3 thoughts on “Quintessential Beauty”

  1. Hey Eron,
    I don’t think I’ve ever put this much thought into a meaning of a flower, even in an English class. The way you talked about the flower, and about bees, and the relationship between the two was poetic, it reminds me of a mediation I’ve done before called the orange meditation. It’s basically thinking really in depth about an orange or a clementine, about the farm, and how it grew as a plant, and the farmer, and the soil, and the rocks that broke down into the soil, etc etc. I also really liked how you talked about what beauty might be to a bee, that’s something I’ve never thought about before.

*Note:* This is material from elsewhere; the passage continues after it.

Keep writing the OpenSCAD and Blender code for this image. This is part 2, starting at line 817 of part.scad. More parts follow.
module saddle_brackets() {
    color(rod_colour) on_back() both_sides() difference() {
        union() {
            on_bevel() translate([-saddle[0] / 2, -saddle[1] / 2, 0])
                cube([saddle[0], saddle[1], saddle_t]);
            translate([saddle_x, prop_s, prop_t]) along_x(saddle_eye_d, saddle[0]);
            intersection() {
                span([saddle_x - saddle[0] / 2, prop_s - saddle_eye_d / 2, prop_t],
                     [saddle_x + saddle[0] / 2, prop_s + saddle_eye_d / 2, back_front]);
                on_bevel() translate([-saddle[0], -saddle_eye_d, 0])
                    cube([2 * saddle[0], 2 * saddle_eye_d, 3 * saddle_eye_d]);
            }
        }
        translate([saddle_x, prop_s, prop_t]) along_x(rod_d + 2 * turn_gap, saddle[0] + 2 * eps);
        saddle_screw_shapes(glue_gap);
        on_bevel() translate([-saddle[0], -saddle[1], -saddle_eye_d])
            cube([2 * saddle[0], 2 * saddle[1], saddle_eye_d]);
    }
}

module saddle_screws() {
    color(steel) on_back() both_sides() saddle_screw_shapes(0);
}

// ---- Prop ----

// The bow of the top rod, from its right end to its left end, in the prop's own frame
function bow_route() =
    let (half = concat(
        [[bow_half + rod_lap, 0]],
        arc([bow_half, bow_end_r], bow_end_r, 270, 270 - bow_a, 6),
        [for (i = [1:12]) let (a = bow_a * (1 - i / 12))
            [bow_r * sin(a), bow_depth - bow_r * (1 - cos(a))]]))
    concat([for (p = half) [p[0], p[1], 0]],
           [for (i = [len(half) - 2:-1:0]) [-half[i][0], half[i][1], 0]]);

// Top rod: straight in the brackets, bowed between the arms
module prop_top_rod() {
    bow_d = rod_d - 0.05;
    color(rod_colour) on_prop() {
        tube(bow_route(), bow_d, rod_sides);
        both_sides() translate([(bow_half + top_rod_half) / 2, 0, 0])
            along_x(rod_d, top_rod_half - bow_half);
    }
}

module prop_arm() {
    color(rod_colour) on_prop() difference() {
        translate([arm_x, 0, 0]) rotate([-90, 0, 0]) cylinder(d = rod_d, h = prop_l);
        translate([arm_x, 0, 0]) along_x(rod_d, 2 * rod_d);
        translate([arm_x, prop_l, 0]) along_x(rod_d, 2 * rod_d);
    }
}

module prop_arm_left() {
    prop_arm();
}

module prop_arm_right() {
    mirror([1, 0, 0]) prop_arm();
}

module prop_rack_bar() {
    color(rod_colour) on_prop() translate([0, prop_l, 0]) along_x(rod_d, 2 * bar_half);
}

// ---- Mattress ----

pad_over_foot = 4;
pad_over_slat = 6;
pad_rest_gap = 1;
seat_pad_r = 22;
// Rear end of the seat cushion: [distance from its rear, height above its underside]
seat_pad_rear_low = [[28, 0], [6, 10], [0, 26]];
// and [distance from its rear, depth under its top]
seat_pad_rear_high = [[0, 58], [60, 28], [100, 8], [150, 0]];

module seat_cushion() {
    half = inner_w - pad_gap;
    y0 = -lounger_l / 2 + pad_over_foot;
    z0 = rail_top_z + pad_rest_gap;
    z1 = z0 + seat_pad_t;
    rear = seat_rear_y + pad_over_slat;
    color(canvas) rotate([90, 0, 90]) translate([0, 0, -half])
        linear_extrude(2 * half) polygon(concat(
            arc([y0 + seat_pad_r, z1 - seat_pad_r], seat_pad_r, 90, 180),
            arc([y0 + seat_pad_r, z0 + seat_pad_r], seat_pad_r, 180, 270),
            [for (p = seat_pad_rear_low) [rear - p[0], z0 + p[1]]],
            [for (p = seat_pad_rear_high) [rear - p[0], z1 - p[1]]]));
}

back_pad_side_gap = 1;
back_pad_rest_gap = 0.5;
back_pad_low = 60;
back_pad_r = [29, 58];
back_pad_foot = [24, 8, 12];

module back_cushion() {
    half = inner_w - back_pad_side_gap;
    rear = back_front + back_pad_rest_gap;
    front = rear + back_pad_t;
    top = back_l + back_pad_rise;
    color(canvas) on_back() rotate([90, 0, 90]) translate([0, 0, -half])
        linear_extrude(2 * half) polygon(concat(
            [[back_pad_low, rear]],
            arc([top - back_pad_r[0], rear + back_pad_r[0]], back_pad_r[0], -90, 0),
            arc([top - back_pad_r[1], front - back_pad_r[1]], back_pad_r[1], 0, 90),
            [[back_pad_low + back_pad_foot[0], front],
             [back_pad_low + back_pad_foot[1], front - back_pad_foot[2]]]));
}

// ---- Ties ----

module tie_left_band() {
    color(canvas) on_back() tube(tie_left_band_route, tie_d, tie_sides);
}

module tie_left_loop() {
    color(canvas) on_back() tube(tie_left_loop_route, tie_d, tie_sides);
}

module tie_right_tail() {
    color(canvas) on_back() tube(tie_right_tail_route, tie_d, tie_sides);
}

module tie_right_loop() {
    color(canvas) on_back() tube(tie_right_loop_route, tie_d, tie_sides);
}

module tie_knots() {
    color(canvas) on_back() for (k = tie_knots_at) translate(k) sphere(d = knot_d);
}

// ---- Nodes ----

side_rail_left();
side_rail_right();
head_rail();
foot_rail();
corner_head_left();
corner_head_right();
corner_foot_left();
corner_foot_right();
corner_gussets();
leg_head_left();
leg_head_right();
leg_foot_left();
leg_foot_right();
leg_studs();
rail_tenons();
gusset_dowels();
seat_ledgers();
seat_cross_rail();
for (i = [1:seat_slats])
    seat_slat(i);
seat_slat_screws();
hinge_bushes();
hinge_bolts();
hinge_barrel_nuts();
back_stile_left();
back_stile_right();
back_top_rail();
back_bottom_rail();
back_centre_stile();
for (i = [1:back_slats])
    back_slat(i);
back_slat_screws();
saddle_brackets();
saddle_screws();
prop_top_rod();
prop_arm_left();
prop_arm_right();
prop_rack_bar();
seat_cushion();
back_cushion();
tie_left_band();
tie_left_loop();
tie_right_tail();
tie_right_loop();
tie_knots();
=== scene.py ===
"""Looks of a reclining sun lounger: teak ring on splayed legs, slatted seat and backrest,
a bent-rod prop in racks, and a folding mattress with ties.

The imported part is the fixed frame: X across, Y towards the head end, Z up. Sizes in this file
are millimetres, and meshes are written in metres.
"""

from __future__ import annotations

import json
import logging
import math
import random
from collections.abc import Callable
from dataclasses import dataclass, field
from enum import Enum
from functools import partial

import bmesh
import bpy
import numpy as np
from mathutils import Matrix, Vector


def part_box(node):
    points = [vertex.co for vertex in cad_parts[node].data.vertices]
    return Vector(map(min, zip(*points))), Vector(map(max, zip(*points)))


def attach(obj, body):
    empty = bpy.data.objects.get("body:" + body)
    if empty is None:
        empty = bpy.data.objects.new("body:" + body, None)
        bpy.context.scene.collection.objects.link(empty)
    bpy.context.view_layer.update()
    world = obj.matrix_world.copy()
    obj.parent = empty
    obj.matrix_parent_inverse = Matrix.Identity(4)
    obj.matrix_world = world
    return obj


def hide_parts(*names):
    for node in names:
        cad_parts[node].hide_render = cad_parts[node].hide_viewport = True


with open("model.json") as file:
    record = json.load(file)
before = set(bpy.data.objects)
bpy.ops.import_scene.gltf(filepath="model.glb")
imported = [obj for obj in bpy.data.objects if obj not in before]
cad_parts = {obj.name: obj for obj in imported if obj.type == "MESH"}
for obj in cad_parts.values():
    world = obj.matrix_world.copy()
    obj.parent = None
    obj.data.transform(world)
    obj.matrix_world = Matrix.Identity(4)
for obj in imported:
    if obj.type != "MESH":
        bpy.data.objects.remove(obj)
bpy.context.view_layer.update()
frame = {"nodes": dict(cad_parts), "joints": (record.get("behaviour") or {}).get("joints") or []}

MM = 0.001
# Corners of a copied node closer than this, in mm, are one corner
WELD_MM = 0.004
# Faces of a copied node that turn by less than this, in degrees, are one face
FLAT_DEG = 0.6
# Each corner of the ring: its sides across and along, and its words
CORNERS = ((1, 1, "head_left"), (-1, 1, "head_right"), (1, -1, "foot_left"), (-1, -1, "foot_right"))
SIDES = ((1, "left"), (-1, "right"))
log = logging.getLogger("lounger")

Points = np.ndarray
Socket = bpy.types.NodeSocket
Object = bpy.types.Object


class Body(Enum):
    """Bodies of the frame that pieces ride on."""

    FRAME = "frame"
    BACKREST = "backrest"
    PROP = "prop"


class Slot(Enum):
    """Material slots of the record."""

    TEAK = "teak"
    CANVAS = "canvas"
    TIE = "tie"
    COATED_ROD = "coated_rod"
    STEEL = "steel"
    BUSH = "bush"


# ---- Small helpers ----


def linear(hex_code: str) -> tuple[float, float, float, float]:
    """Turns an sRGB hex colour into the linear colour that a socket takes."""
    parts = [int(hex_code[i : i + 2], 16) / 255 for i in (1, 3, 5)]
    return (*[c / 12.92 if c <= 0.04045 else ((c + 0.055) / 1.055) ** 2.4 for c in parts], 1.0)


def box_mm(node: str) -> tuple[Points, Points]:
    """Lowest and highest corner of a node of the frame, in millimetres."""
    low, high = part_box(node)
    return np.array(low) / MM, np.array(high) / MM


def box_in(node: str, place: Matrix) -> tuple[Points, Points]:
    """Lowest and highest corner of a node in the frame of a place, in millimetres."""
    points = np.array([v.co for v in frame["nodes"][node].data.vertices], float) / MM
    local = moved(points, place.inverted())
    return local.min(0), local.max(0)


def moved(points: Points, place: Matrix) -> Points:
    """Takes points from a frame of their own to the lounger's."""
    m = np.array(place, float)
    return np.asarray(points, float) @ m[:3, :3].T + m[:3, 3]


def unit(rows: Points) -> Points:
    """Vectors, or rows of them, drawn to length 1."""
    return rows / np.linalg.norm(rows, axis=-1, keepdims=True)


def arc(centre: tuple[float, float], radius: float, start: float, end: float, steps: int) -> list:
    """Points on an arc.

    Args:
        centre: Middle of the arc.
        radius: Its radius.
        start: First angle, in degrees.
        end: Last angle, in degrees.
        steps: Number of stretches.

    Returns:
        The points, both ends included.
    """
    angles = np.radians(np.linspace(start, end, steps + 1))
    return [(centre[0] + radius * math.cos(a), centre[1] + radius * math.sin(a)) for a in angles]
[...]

  2. That which is beautiful must also be true and good. How might a flower be either of those? What you describe is a poetic view on love, as expressed through the flower. It’s a lens we often use, and more often then not, unwittingly. Most think it’s a sweltering of emotion that usurps reason but it is because of reason that the emotions are allowed to swelter in the first place. Flowers and fruit were some of the first places we noticed the golden ratio. It can’t be denied that even without human reasoning to determine whether something is beautiful or not, a fundamental constant of nature has deemed it so that a flower’s beauty is immutable. It’s beauty is not subjective, but objective.

  3. Your perspective on the beauty of flowers was very inspiring, knowing that you’re colorblind. Like most people, I have grown up absorbing the vivid colors of nature as if it’s the most natural thing ever. I would never be able to imagine looking at life through a different colored lens, to be deprived of that sensory imaging.
    But perhaps, it could be a blessing in disguise. Because you are unable to see the color of nature, you were able to appreciate different aspects of the flowers, ones that I glance over because I am too focused on the color. The title Quintessential Beauty is such a great way to express the wide-reaching influence of flowers, ones that influence not just our physical senses, but also have a practical application in our world as an organism in our ecosystem.